— start —
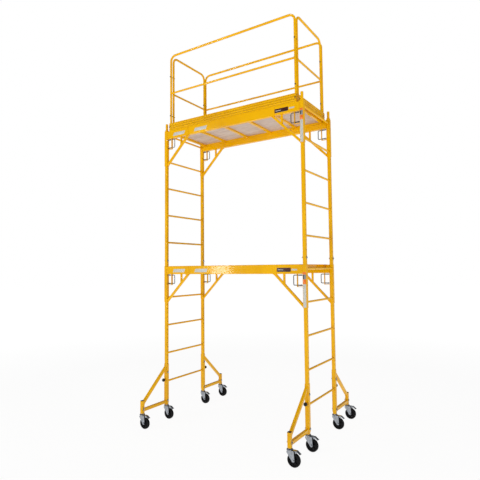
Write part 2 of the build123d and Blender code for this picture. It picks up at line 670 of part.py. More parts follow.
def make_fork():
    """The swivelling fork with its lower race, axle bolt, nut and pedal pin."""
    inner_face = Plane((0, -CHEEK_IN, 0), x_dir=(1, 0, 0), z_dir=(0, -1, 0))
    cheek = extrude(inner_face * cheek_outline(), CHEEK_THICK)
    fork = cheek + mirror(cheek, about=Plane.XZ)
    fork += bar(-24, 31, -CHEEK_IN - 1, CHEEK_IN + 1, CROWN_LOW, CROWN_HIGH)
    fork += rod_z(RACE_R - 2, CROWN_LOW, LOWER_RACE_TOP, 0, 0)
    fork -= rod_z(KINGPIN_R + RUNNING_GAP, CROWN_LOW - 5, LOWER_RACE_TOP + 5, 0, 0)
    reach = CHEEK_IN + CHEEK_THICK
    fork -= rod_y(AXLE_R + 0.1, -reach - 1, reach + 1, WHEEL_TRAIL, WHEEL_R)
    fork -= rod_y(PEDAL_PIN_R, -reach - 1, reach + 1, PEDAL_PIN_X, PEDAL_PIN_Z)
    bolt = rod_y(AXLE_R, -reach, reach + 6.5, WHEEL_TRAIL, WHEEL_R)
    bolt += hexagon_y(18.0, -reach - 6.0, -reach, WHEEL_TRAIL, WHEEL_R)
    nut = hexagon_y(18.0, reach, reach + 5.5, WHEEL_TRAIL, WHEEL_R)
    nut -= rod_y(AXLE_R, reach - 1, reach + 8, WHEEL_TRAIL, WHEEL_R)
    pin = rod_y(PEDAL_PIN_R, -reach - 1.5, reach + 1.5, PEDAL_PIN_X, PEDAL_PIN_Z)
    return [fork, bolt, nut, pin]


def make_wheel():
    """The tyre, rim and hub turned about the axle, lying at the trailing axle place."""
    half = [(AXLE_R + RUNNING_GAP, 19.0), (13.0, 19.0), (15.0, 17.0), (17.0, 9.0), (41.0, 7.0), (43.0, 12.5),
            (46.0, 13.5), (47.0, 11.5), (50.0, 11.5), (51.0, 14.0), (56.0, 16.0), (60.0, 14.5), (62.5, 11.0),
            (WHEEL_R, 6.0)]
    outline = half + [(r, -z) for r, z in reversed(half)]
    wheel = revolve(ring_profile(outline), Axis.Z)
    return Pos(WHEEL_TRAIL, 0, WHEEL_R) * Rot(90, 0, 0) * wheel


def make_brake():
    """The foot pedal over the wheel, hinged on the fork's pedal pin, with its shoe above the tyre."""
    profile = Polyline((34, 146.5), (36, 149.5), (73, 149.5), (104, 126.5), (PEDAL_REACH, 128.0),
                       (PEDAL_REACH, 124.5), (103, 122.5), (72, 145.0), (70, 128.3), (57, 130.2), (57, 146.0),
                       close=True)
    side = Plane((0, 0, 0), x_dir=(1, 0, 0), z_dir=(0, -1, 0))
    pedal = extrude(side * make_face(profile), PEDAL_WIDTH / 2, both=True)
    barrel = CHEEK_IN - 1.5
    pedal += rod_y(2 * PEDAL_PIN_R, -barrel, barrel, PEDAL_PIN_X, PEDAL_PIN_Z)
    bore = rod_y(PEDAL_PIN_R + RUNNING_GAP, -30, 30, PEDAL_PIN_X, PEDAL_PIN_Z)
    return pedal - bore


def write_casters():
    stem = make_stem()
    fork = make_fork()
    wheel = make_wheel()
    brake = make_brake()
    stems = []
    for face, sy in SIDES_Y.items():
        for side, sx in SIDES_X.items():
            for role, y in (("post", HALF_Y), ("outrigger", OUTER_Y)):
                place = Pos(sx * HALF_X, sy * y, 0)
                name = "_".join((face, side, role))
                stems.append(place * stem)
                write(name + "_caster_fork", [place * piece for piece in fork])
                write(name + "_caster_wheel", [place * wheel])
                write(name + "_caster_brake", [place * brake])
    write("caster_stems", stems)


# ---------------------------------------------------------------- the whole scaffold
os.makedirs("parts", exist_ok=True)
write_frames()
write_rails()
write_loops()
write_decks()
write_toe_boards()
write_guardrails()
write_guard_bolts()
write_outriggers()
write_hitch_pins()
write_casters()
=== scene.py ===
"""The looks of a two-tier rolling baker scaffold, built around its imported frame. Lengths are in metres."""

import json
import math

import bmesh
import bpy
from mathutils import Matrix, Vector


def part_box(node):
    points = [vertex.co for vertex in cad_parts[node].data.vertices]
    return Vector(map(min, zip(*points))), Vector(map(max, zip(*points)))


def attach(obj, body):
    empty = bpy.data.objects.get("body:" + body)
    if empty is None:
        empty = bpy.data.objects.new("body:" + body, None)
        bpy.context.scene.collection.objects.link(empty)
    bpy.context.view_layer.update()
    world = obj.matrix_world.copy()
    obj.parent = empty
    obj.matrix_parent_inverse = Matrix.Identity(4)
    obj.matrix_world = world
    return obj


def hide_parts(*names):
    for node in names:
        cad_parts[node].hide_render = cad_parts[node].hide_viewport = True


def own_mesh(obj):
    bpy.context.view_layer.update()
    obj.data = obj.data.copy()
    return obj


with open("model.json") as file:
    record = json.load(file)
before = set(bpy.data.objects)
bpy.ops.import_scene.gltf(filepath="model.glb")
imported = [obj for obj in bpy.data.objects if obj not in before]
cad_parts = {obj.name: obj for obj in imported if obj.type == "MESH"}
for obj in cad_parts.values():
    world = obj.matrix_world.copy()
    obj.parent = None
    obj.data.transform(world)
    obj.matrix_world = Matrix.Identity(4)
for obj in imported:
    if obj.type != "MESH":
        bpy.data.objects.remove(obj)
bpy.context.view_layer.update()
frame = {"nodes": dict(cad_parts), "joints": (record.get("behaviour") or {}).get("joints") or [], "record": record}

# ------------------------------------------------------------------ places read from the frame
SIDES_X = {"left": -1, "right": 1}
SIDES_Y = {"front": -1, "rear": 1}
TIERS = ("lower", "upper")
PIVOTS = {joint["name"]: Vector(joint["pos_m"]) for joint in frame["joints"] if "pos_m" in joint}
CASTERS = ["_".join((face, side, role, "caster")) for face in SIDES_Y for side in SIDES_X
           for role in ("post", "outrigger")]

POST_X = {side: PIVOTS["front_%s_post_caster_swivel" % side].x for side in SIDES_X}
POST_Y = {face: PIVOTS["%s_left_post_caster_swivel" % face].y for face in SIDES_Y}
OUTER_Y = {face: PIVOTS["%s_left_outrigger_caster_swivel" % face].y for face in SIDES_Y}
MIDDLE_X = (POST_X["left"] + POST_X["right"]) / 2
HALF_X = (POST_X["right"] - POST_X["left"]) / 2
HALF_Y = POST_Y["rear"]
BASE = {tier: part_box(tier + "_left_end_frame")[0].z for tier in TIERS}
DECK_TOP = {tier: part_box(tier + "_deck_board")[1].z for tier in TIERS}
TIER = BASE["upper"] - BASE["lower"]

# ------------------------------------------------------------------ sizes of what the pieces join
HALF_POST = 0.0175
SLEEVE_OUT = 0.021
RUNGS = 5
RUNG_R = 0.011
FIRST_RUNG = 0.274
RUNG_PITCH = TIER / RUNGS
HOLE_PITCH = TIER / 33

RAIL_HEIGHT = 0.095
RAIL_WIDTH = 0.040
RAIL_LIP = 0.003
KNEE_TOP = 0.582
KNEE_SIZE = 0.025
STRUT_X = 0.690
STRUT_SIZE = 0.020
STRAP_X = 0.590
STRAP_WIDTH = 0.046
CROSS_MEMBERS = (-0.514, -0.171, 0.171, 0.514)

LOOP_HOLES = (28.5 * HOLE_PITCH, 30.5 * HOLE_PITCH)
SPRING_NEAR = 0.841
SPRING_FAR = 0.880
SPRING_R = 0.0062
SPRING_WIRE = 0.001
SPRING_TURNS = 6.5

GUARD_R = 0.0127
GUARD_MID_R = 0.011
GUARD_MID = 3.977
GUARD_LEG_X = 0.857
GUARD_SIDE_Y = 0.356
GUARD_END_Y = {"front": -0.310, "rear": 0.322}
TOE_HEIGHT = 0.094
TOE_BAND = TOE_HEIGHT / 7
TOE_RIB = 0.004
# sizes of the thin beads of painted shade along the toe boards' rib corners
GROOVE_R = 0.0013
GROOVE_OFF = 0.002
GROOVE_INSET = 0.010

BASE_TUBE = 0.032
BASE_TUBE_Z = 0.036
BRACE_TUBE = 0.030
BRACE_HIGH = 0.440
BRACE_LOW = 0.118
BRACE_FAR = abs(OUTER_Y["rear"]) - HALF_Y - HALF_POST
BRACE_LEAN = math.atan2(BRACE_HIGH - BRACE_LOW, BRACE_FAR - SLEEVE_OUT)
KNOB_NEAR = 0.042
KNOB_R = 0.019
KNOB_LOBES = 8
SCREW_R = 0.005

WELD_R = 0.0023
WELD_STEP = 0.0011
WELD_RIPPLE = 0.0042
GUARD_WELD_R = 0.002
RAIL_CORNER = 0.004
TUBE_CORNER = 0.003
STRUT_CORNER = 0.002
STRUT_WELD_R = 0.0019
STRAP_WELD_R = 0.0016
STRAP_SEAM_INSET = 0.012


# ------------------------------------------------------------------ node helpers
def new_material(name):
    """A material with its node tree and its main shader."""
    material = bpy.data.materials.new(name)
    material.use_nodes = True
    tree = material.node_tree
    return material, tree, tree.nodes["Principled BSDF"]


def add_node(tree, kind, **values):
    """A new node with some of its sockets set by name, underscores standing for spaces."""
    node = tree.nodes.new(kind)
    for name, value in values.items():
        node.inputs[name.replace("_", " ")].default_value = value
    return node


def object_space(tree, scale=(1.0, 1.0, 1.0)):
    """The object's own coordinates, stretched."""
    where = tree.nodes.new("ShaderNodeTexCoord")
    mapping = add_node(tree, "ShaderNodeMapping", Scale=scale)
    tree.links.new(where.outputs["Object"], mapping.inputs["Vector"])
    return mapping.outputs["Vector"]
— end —
• [Task to complete]: Extract the run of lines that opens with the line containing "the whole scaffold" and closes with the line containing "zip(*points))), Vector(map(max, zip(*points)))"; reproduce it exactly and add nothing.

• [The completed task]:
# ---------------------------------------------------------------- the whole scaffold
os.makedirs("parts", exist_ok=True)
write_frames()
write_rails()
write_loops()
write_decks()
write_toe_boards()
write_guardrails()
write_guard_bolts()
write_outriggers()
write_hitch_pins()
write_casters()
=== scene.py ===
"""The looks of a two-tier rolling baker scaffold, built around its imported frame. Lengths are in metres."""

import json
import math

import bmesh
import bpy
from mathutils import Matrix, Vector


def part_box(node):
    points = [vertex.co for vertex in cad_parts[node].data.vertices]
    return Vector(map(min, zip(*points))), Vector(map(max, zip(*points)))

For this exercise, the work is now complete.